Requirements: Please set down exactly the lines of the listing below from the line containing "Write the Blender" through the line containing "RIM_TILT_REACH = 17.0", both lines included, leaving out all other lines.

Listed records:

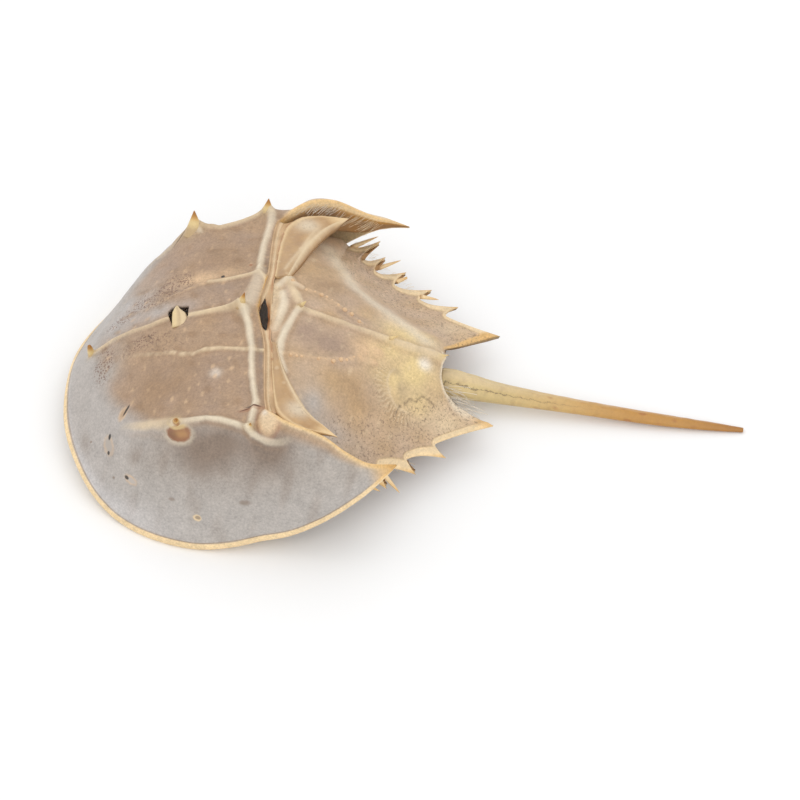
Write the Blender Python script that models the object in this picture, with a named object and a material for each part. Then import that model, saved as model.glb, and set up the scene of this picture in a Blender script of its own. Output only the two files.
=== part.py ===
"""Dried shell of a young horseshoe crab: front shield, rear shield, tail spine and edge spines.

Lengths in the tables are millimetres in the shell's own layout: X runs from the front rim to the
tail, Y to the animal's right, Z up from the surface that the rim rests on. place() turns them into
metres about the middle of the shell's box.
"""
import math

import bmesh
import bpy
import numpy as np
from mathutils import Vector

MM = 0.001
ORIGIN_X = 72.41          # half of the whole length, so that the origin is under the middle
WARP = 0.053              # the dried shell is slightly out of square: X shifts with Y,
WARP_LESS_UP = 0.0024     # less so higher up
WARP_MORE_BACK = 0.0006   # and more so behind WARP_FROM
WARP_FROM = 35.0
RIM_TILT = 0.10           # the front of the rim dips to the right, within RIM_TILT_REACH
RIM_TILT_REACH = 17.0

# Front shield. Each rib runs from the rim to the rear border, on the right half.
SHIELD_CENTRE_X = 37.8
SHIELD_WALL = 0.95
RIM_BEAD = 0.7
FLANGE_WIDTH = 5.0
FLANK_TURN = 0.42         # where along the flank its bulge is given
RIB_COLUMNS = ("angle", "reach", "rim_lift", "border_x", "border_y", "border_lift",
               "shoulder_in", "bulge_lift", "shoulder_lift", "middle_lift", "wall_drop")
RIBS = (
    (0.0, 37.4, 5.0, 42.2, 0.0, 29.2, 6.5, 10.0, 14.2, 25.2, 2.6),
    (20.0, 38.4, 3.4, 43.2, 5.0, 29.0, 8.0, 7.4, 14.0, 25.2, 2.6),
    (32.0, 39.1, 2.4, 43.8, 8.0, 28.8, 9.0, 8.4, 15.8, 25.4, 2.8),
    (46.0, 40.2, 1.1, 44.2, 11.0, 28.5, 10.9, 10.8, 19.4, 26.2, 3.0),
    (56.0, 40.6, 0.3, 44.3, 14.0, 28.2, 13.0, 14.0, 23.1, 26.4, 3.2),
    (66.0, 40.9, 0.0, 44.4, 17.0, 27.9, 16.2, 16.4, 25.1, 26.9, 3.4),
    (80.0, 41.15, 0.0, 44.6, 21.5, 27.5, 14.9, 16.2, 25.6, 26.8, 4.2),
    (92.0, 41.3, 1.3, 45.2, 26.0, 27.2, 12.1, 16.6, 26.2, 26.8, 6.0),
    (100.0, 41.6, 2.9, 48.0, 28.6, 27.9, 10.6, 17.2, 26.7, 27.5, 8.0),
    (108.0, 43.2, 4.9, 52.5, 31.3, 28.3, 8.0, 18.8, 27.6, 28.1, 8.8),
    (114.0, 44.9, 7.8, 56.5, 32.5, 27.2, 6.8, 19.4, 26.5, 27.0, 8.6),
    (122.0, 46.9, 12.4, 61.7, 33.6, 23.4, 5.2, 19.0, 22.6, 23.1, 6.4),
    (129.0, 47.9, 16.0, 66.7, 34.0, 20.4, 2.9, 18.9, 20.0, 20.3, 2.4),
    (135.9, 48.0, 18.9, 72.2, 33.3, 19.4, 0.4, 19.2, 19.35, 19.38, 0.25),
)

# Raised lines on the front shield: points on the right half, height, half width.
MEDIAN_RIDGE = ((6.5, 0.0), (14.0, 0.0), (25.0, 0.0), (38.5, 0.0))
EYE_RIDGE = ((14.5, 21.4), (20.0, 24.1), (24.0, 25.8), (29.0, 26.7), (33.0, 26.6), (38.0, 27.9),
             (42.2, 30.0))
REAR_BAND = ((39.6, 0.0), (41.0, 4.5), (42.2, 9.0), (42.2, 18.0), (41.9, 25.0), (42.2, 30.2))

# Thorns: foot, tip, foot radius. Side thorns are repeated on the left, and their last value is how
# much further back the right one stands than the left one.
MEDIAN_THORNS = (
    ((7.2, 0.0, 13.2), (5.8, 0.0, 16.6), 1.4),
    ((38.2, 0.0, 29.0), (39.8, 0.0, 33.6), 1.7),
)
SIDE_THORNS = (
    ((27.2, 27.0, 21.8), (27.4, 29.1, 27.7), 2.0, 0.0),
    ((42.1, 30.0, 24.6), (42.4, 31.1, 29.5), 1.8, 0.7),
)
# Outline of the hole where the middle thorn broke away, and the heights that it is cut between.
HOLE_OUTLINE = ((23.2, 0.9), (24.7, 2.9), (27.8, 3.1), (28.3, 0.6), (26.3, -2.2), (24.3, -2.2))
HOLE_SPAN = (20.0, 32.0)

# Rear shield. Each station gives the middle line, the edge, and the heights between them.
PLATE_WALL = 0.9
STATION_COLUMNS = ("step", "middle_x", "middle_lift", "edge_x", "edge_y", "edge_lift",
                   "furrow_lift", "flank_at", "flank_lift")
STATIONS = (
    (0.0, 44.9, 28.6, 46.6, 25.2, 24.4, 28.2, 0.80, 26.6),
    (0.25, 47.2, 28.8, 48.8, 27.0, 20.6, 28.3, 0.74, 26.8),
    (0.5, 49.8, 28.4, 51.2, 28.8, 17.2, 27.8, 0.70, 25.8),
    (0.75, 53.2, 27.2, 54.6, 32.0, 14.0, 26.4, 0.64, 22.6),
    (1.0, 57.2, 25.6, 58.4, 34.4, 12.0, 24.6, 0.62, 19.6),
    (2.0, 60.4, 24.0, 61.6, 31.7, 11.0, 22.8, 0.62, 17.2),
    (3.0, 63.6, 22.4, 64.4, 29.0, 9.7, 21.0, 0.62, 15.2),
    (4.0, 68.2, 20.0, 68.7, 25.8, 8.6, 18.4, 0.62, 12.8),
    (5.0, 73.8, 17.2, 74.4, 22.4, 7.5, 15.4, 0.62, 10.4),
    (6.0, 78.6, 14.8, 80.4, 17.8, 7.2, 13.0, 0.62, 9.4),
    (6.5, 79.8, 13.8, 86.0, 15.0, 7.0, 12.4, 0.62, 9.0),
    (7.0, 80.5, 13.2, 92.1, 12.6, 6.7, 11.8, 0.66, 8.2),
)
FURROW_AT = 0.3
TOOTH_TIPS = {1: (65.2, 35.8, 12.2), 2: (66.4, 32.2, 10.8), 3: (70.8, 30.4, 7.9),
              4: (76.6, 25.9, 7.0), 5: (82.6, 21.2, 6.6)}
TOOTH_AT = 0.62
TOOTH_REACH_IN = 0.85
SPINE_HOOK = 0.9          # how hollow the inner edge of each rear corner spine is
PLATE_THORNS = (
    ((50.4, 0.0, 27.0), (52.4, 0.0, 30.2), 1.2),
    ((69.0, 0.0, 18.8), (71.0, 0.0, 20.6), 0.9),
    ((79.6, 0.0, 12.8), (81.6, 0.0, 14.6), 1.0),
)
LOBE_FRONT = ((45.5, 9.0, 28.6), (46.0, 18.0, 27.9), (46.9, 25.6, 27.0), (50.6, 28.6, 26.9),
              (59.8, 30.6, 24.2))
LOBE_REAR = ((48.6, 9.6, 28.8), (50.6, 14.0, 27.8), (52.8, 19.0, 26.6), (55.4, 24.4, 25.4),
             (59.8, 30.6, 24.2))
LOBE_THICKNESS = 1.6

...

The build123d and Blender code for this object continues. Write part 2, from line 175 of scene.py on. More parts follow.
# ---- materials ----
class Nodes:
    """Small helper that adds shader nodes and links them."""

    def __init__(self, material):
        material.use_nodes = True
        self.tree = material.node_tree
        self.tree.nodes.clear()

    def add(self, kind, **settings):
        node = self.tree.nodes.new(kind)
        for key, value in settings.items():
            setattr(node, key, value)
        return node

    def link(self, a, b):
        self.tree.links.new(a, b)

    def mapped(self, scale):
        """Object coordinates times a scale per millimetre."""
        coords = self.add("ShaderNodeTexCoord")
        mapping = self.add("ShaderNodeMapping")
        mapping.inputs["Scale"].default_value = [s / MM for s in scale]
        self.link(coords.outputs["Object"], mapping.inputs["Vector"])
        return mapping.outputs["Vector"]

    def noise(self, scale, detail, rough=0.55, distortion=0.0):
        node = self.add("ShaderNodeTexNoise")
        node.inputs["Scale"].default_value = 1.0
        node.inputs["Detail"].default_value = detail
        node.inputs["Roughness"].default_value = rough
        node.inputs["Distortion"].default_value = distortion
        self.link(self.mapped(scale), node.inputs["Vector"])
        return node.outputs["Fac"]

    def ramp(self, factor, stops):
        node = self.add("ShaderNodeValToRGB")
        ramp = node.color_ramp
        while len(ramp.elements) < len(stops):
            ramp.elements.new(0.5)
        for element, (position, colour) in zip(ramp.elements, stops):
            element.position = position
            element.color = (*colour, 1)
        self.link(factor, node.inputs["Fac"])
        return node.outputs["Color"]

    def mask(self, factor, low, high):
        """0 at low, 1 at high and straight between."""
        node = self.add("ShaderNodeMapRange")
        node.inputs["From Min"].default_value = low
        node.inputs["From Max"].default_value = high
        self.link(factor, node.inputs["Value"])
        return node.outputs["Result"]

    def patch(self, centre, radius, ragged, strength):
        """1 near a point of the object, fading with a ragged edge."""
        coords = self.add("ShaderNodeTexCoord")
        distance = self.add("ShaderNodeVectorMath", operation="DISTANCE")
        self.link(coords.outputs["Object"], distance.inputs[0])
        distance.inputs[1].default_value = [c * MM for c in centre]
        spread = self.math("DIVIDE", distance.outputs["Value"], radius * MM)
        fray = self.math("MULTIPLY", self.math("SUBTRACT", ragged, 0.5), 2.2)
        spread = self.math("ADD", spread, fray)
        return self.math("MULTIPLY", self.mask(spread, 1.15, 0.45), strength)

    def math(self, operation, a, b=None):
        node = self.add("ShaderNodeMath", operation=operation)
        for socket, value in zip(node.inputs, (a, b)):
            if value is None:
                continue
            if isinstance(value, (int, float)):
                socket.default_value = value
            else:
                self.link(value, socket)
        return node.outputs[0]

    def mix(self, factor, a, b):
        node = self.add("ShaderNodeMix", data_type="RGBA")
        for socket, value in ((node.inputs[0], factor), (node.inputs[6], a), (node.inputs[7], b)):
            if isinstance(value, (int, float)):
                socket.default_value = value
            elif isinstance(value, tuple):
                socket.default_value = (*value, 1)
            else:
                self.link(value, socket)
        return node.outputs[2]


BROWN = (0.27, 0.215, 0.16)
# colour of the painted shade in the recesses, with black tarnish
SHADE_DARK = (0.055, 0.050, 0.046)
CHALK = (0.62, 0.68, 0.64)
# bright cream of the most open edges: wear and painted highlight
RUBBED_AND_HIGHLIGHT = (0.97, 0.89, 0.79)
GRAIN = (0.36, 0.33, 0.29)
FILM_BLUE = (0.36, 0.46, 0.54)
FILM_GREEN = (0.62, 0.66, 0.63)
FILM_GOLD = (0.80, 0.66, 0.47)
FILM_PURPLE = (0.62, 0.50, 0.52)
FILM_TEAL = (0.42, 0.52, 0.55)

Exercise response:
Write the Blender Python script that models the object in this picture, with a named object and a material for each part. Then import that model, saved as model.glb, and set up the scene of this picture in a Blender script of its own. Output only the two files.
=== part.py ===
"""Dried shell of a young horseshoe crab: front shield, rear shield, tail spine and edge spines.

Lengths in the tables are millimetres in the shell's own layout: X runs from the front rim to the
tail, Y to the animal's right, Z up from the surface that the rim rests on. place() turns them into
metres about the middle of the shell's box.
"""
import math

import bmesh
import bpy
import numpy as np
from mathutils import Vector

MM = 0.001
ORIGIN_X = 72.41          # half of the whole length, so that the origin is under the middle
WARP = 0.053              # the dried shell is slightly out of square: X shifts with Y,
WARP_LESS_UP = 0.0024     # less so higher up
WARP_MORE_BACK = 0.0006   # and more so behind WARP_FROM
WARP_FROM = 35.0
RIM_TILT = 0.10           # the front of the rim dips to the right, within RIM_TILT_REACH
RIM_TILT_REACH = 17.0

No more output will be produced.